I've heard the expression "grinder" in regard to a sandwich but I've never heard anyone say "Italian" without adjoining "sub" or "sandwich" with it.

I think the tater-tot fixation is uniquely Minnesotian. Wisconsinites also eat them, of course, but they will use also use noodles and the expression "casserole" as opposed to "hotdish" (I was as confused about the term as you were when I moved here, that and calling brownies and similar food items "bars").

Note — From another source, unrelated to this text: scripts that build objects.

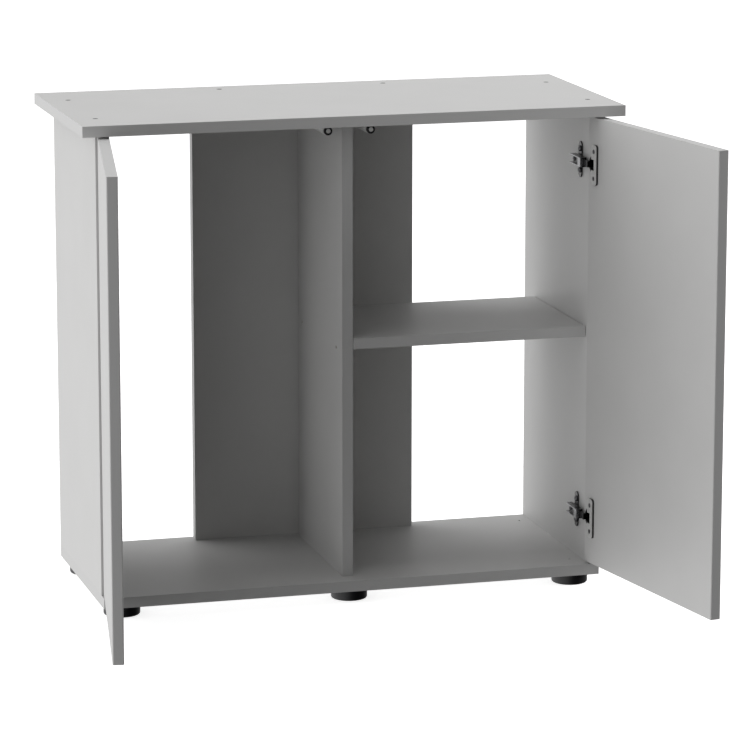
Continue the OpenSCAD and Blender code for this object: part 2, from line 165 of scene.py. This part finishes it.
# ---------------------------------------------------------------- materials

class Nodes:
    """A node tree with short calls for the nodes used here."""

    def __init__(self, name):
        self.material = bpy.data.materials.new(name)
        self.material.use_nodes = True
        self.tree = self.material.node_tree
        self.tree.nodes.clear()
        out = self.tree.nodes.new("ShaderNodeOutputMaterial")
        self.bsdf = self.tree.nodes.new("ShaderNodeBsdfPrincipled")
        self.tree.links.new(self.bsdf.outputs[0], out.inputs[0])
        self.coord = self.tree.nodes.new("ShaderNodeTexCoord").outputs["Object"]

    def plug(self, value, socket):
        if isinstance(value, bpy.types.NodeSocket):
            self.tree.links.new(value, socket)
        elif hasattr(value, "__len__") and len(value) == 3 and socket.type == "RGBA":
            socket.default_value = (*value, 1)
        else:
            socket.default_value = value

    def math(self, operation, a, b=0.0):
        n = self.tree.nodes.new("ShaderNodeMath")
        n.operation = operation
        self.plug(a, n.inputs[0])
        self.plug(b, n.inputs[1])
        return n.outputs[0]

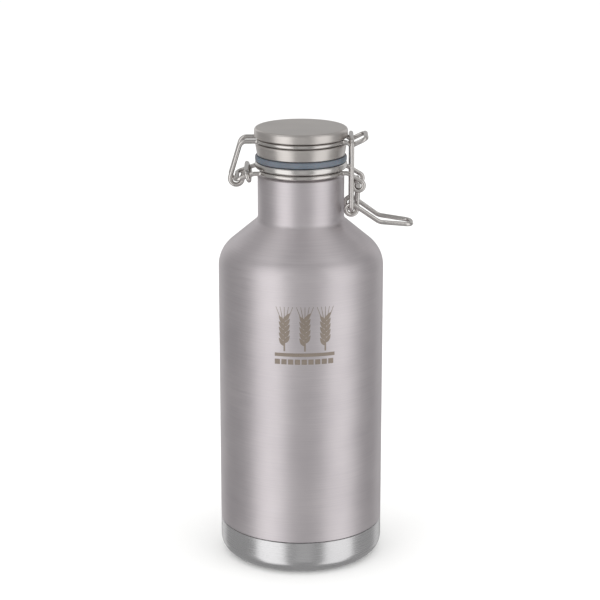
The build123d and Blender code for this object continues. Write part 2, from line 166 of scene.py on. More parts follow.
# %% Steel finishes
steel = {"Metallic": 1.0}
fine = (0.25, 25.0)
body_steel = grained(
    "brushed_stainless_body", "D2CCCE", "C4BEC1", 0.45, (0.35, 25.0), depth=0.004, **steel
)
base_steel = grained(
    "fine_brushed_stainless_base", "CDCCCD", "C6C5C6", 0.26, fine, depth=0.0012, **steel
)
lid_steel = grained("satin_stainless_lid", "CFCAC6", "C2BDB9", 0.34, fine, depth=0.005, **steel)
rim_steel = grained("turned_stainless_rim", "D8D5D2", "C9C6C3", 0.24, fine, depth=0.004, **steel)
flask_steel = grained(
    "electropolished_stainless", "C9C6C4", "B8B5B3", 0.22, (0.5, 25.0), depth=0.004, **steel
)
wire_steel = grained(
    "drawn_stainless_wire", "D2CECB", "C6C2BF", 0.22, (1.2, 12.0), depth=0.002, **steel
)
print("steel finishes", [material.name for material in bpy.data.materials])

# %% [markdown]
# The gasket is moulded silicone: grey-blue, slightly translucent, with a matt skin. The lid's
# core is moulded polypropylene. The getter is a pressed powder pill and the bead is glass
# solder. The mark on the body is a laser etch, which turns steel a warm dark grey and matt.

# %% Finishes of the other pieces
skin = (0.6, 0.6)
powder = (0.3, 0.3)
etch = (0.4, 0.4)
soft = {"IOR": 1.41, "Subsurface Weight": 0.2, "Subsurface Scale": 1.5 * MM}
silicone = grained("moulded_silicone", "676E78", "586069", 0.42, skin, cloud=9.0, **soft)
core_plastic = grained("moulded_polypropylene", "4B4B4D", "3E3E40", 0.5, skin, IOR=1.49)
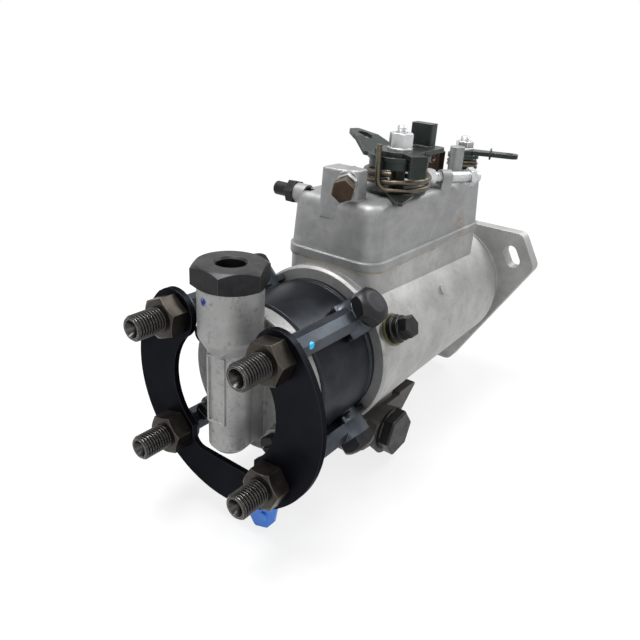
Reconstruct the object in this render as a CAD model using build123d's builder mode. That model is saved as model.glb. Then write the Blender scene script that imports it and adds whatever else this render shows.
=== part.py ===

Grinder is still a great word, full of oportunities for double entendre.

Jason said...

What you need to do, Jess, is introduce them to an Italian hotdish grinder.

Problem solved.

I mean--seriously--who wouldn't love a sandwich with ground beef, tater tots, oil, and all the fixins?

See? Hahahaha.

Jess said...

Mmmmm. An Italian Hotdish Grinder. Man, think of all the money I am going to make when I market that sucker!

Flynn said...

I miss Italians. Try one at Colucci's (top of Munjoy Hill, Portland). Theirs was written up in Gourmet's "Road Food" column a few years ago. BTW, the only people who would go to Subway for an Italian are the same fools who'd go to McDonald's for a lobster roll.

Have you come across American Chop Suey yet?